It’s taken a pandemic to draw our attention to how important nurses are to the healthcare system.
Nurses have traditionally gone about their business with quiet efficiency, letting people keep their mental image of white-clad angels of mercy placing a comforting hand on a fevered brow instead of seeing them as the highly skilled and incredibly hardworking professionals they are.
COVID-19 has brought us a new image of a nurse. Forget the starched white, or the more modern pastel scrubs. Nurses on the front lines wear space-age face shields and protective clothing that might as well be superhero capes and headgear. They have become the heroes of the healthcare system, without question.
It is about time.
There have been occasions over the past couple of decades when a nurse was viewed as little more than a financial unit. When the government announced another hospital funding cut, it usually translated into how many nurses had to be laid off to balance the books. The number of fulltime nursing positions dwindled to the point where recent grads expected to have to cobble together two or three part-time positions into something resembling fulltime work, or go to the States.
Hospitals and other healthcare facilities depended on agency nurses, overtime and less qualified personnel to cover staffing gaps. Nursing positions went unfilled and many facilities operated with a chronic staff shortage. This was pretty much the norm for all levels of nursing, from registered nurses right on down the line, until COVID-19 hit.
All of a sudden, it dawned on decision makers that the people primarily responsible for not only keeping alive those stricken with the disease, but for preventing others, including staff, from becoming ill, were nurses.
Serving on the front lines in any battle comes with personal risks, and nurses fighting COVID-19 are no different. They are well aware that a substantial proportion of people who have contracted the disease are healthcare workers. Every shift brings the risk of exposure to the potentially deadly virus.
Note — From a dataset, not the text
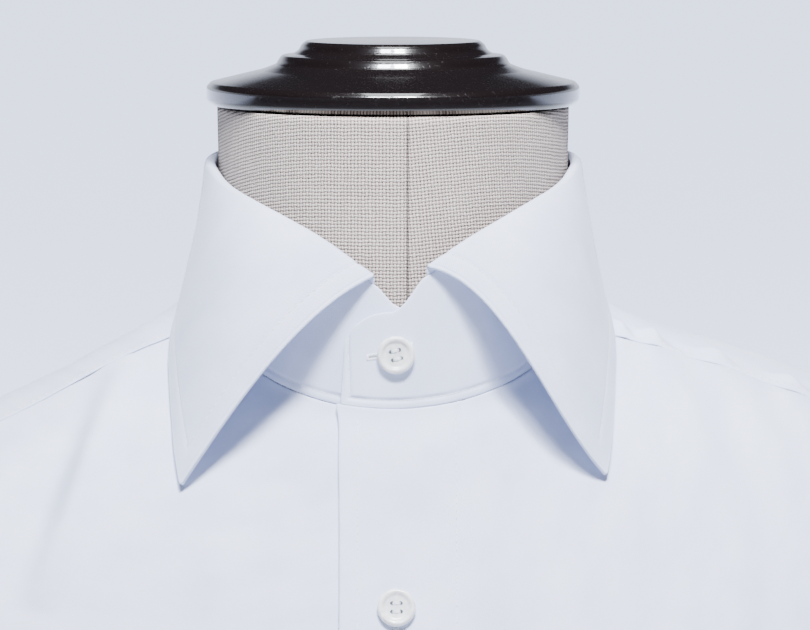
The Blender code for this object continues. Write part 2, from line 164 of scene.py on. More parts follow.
def node(tree, kind, settings=(), **links):
    """Add a shader node: settings are its properties, or its inputs by name or number, and links its sources."""
    made = tree.nodes.new("ShaderNode" + kind)
    for key, value in dict(settings).items():
        if isinstance(key, str) and key in made.bl_rna.properties:
            setattr(made, key, value)
        else:
            made.inputs[key].default_value = value
    for key, source in links.items():
        tree.links.new(made.inputs[int(key[2:]) if key.startswith("in") else key], source)
    return made


def finish_of(name):
    """A new material, its node tree and its Principled shader."""
    made = bpy.data.materials.new(name)
    made.use_nodes = True
    return made, made.node_tree, made.node_tree.nodes["Principled BSDF"]


def math(tree, operation, first, second=None):
    """The output of a Math node on two sources or numbers."""
    made = tree.nodes.new("ShaderNodeMath")
    made.operation = operation
    for socket, source in zip(made.inputs, (first, second)):
        if isinstance(source, (int, float)):
            socket.default_value = source
        elif source is not None:
            tree.links.new(socket, source)
    return made.outputs[0]


# Natural linen, plain-woven from slubby yarn at about 10 threads to the centimetre: each thread is a matt round
# rib that goes over one and under one, with a small hole between each four, and its thickness and tone vary.
# Its colour darkens from each rib's crown down its flanks and is darkest in the holes: painted shade in the weave.
THREAD = 0.00102
linen, tree, shader = finish_of("natural_plain_woven_linen")
shader.inputs["Roughness"].default_value = 0.92
shader.inputs["Specular IOR Level"].default_value = 0.25
shader.inputs["Sheen Weight"].default_value = 0.12
flat_place = node(tree, "UVMap", {"uv_map": "flat"}).outputs[0]
threads = node(tree, "VectorMath", {"operation": "SCALE", 3: 1 / THREAD}, in0=flat_place).outputs[0]
wander = node(tree, "TexNoise", {"Scale": 0.35, "Detail": 2.0}, Vector=threads).outputs["Color"]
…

In some communities, retired nurses have returned to work despite the risk. Caring for others no matter how challenging the circumstances is not what nurses do, it is who they are.
And make no mistake, the situation in our healthcare facilities, be they hospitals, clinics or nursing homes, are challenging. The reality of battling a highly contagious virus involves doing many things differently. The amount of personal protective gear that has to be worn is mind-boggling. Even more so are the protocols that must be followed. Are our nurses up to the task? Of course they are.
This is National Nursing Week – May 11-17. It always occurs from the Monday to the Sunday of Florence Nightingale’s birthday, May 12. The theme this year is Nurses: A Voice to Lead — Nursing the World to Health.
The theme couldn’t be more appropriate.
Florence Nightengale, the “lady with the lamp,” was born into a wealthy British family on May 12, 1820. She came into prominence during the Crimean War, giving nursing a favourable reputation. She laid the foundation of professional nursing with the establishment of the first secular nursing school in the world, at St. Thomas’ Hospital in London, England.
During the Crimean War, Nightengale focused on changing the lack of hygiene that resulted in mass infections and many deaths. Such measures as hand washing cut the death rate from 42 per cent to two per cent in the war hospital where she worked.
We have COVID-19 – Nightengale battled typhus, typhoid, cholera and dysentery, combined with overcrowding, not to mention backed-up sewers and lack of ventilation. She became convinced that poor nutrition and even worse sanitation killed more soldiers than wounds did, and continued to advocate for improvements to sanitation during peacetime.
Her influence helped transform hospitals from places of last resort, where straw was placed on the floors to soak up blood, to clean, modern health-care facilities. Nightengale was the health-care superhero of her time.
This year, it is more important than ever to honour the women and men who carry on Nightengale’s tradition – superheroes all.